§ Set problem: All of the data needs to be repeated exactly.

§ Data shown:
—————

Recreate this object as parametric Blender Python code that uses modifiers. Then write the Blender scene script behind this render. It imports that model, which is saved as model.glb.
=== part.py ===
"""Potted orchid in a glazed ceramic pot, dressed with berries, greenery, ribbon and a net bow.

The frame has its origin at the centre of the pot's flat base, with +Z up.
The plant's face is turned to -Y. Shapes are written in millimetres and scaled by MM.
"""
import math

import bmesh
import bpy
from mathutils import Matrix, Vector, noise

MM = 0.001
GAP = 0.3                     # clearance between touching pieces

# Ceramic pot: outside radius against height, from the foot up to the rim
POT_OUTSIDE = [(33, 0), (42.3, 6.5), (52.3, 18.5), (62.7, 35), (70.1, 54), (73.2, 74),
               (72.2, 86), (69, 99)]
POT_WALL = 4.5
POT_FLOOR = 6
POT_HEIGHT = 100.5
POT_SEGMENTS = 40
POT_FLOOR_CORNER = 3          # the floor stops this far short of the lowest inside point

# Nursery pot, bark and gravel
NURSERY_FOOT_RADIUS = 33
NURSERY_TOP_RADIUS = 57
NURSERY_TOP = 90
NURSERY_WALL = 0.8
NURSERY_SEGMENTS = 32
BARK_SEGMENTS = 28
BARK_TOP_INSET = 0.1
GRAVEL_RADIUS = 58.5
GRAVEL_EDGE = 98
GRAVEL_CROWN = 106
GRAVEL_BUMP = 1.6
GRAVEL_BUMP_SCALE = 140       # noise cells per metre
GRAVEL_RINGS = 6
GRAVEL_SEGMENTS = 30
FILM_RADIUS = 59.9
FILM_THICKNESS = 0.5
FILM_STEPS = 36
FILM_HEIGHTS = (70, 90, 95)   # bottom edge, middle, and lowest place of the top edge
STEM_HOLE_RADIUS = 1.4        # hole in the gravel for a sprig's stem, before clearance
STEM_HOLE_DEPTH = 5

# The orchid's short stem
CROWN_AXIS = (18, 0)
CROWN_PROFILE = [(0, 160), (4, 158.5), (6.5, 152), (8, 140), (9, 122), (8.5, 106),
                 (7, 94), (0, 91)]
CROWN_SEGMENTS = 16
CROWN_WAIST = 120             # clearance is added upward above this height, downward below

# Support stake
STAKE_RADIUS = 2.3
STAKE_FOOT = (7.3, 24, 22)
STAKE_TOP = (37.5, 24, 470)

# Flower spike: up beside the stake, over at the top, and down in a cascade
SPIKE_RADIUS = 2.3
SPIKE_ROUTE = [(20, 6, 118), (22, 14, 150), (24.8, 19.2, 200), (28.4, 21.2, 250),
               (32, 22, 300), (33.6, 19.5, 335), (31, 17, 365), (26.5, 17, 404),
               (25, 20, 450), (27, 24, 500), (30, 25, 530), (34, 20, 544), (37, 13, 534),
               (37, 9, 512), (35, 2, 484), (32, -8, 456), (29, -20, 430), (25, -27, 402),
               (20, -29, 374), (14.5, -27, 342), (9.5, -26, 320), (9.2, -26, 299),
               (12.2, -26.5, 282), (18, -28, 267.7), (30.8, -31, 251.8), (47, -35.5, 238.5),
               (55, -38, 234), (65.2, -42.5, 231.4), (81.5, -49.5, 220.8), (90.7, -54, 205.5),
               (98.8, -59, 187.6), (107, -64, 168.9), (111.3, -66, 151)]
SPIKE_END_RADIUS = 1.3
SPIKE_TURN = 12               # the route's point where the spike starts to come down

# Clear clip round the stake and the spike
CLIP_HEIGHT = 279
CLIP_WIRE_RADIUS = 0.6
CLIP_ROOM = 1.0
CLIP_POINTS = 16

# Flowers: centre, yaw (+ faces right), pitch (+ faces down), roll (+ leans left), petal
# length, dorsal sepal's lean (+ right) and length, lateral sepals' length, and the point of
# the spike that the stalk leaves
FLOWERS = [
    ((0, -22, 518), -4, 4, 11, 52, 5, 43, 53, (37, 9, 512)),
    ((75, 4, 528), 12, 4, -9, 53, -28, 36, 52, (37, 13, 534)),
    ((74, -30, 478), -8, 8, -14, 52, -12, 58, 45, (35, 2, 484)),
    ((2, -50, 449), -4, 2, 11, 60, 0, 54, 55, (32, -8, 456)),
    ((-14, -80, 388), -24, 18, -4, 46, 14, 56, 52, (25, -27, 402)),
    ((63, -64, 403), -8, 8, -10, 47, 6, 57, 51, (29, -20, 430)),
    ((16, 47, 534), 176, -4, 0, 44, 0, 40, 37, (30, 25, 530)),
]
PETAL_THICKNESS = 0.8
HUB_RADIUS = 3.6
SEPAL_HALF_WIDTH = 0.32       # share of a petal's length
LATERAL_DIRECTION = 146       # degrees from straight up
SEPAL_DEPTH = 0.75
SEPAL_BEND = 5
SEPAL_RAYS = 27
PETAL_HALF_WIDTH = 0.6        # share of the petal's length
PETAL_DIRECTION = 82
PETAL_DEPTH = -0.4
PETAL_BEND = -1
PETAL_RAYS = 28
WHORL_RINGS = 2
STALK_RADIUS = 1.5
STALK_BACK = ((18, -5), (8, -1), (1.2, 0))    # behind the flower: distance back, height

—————

§ Exercise output:
Recreate this object as parametric Blender Python code that uses modifiers. Then write the Blender scene script behind this render. It imports that model, which is saved as model.glb.
=== part.py ===
"""Potted orchid in a glazed ceramic pot, dressed with berries, greenery, ribbon and a net bow.

The frame has its origin at the centre of the pot's flat base, with +Z up.
The plant's face is turned to -Y. Shapes are written in millimetres and scaled by MM.
"""
import math

import bmesh
import bpy
from mathutils import Matrix, Vector, noise

MM = 0.001
GAP = 0.3                     # clearance between touching pieces

# Ceramic pot: outside radius against height, from the foot up to the rim
POT_OUTSIDE = [(33, 0), (42.3, 6.5), (52.3, 18.5), (62.7, 35), (70.1, 54), (73.2, 74),
               (72.2, 86), (69, 99)]
POT_WALL = 4.5
POT_FLOOR = 6
POT_HEIGHT = 100.5
POT_SEGMENTS = 40
POT_FLOOR_CORNER = 3          # the floor stops this far short of the lowest inside point

# Nursery pot, bark and gravel
NURSERY_FOOT_RADIUS = 33
NURSERY_TOP_RADIUS = 57
NURSERY_TOP = 90
NURSERY_WALL = 0.8
NURSERY_SEGMENTS = 32
BARK_SEGMENTS = 28
BARK_TOP_INSET = 0.1
GRAVEL_RADIUS = 58.5
GRAVEL_EDGE = 98
GRAVEL_CROWN = 106
GRAVEL_BUMP = 1.6
GRAVEL_BUMP_SCALE = 140       # noise cells per metre
GRAVEL_RINGS = 6
GRAVEL_SEGMENTS = 30
FILM_RADIUS = 59.9
FILM_THICKNESS = 0.5
FILM_STEPS = 36
FILM_HEIGHTS = (70, 90, 95)   # bottom edge, middle, and lowest place of the top edge
STEM_HOLE_RADIUS = 1.4        # hole in the gravel for a sprig's stem, before clearance
STEM_HOLE_DEPTH = 5

# The orchid's short stem
CROWN_AXIS = (18, 0)
CROWN_PROFILE = [(0, 160), (4, 158.5), (6.5, 152), (8, 140), (9, 122), (8.5, 106),
                 (7, 94), (0, 91)]
CROWN_SEGMENTS = 16
CROWN_WAIST = 120             # clearance is added upward above this height, downward below

# Support stake
STAKE_RADIUS = 2.3
STAKE_FOOT = (7.3, 24, 22)
STAKE_TOP = (37.5, 24, 470)

# Flower spike: up beside the stake, over at the top, and down in a cascade
SPIKE_RADIUS = 2.3
SPIKE_ROUTE = [(20, 6, 118), (22, 14, 150), (24.8, 19.2, 200), (28.4, 21.2, 250),
               (32, 22, 300), (33.6, 19.5, 335), (31, 17, 365), (26.5, 17, 404),
               (25, 20, 450), (27, 24, 500), (30, 25, 530), (34, 20, 544), (37, 13, 534),
               (37, 9, 512), (35, 2, 484), (32, -8, 456), (29, -20, 430), (25, -27, 402),
               (20, -29, 374), (14.5, -27, 342), (9.5, -26, 320), (9.2, -26, 299),
               (12.2, -26.5, 282), (18, -28, 267.7), (30.8, -31, 251.8), (47, -35.5, 238.5),
               (55, -38, 234), (65.2, -42.5, 231.4), (81.5, -49.5, 220.8), (90.7, -54, 205.5),
               (98.8, -59, 187.6), (107, -64, 168.9), (111.3, -66, 151)]
SPIKE_END_RADIUS = 1.3
SPIKE_TURN = 12               # the route's point where the spike starts to come down

# Clear clip round the stake and the spike
CLIP_HEIGHT = 279
CLIP_WIRE_RADIUS = 0.6
CLIP_ROOM = 1.0
CLIP_POINTS = 16

# Flowers: centre, yaw (+ faces right), pitch (+ faces down), roll (+ leans left), petal
# length, dorsal sepal's lean (+ right) and length, lateral sepals' length, and the point of
# the spike that the stalk leaves
FLOWERS = [
    ((0, -22, 518), -4, 4, 11, 52, 5, 43, 53, (37, 9, 512)),
    ((75, 4, 528), 12, 4, -9, 53, -28, 36, 52, (37, 13, 534)),
    ((74, -30, 478), -8, 8, -14, 52, -12, 58, 45, (35, 2, 484)),
    ((2, -50, 449), -4, 2, 11, 60, 0, 54, 55, (32, -8, 456)),
    ((-14, -80, 388), -24, 18, -4, 46, 14, 56, 52, (25, -27, 402)),
    ((63, -64, 403), -8, 8, -10, 47, 6, 57, 51, (29, -20, 430)),
    ((16, 47, 534), 176, -4, 0, 44, 0, 40, 37, (30, 25, 530)),
]
PETAL_THICKNESS = 0.8
HUB_RADIUS = 3.6
SEPAL_HALF_WIDTH = 0.32       # share of a petal's length
LATERAL_DIRECTION = 146       # degrees from straight up
SEPAL_DEPTH = 0.75
SEPAL_BEND = 5
SEPAL_RAYS = 27
PETAL_HALF_WIDTH = 0.6        # share of the petal's length
PETAL_DIRECTION = 82
PETAL_DEPTH = -0.4
PETAL_BEND = -1
PETAL_RAYS = 28
WHORL_RINGS = 2
STALK_RADIUS = 1.5
STALK_BACK = ((18, -5), (8, -1), (1.2, 0))    # behind the flower: distance back, height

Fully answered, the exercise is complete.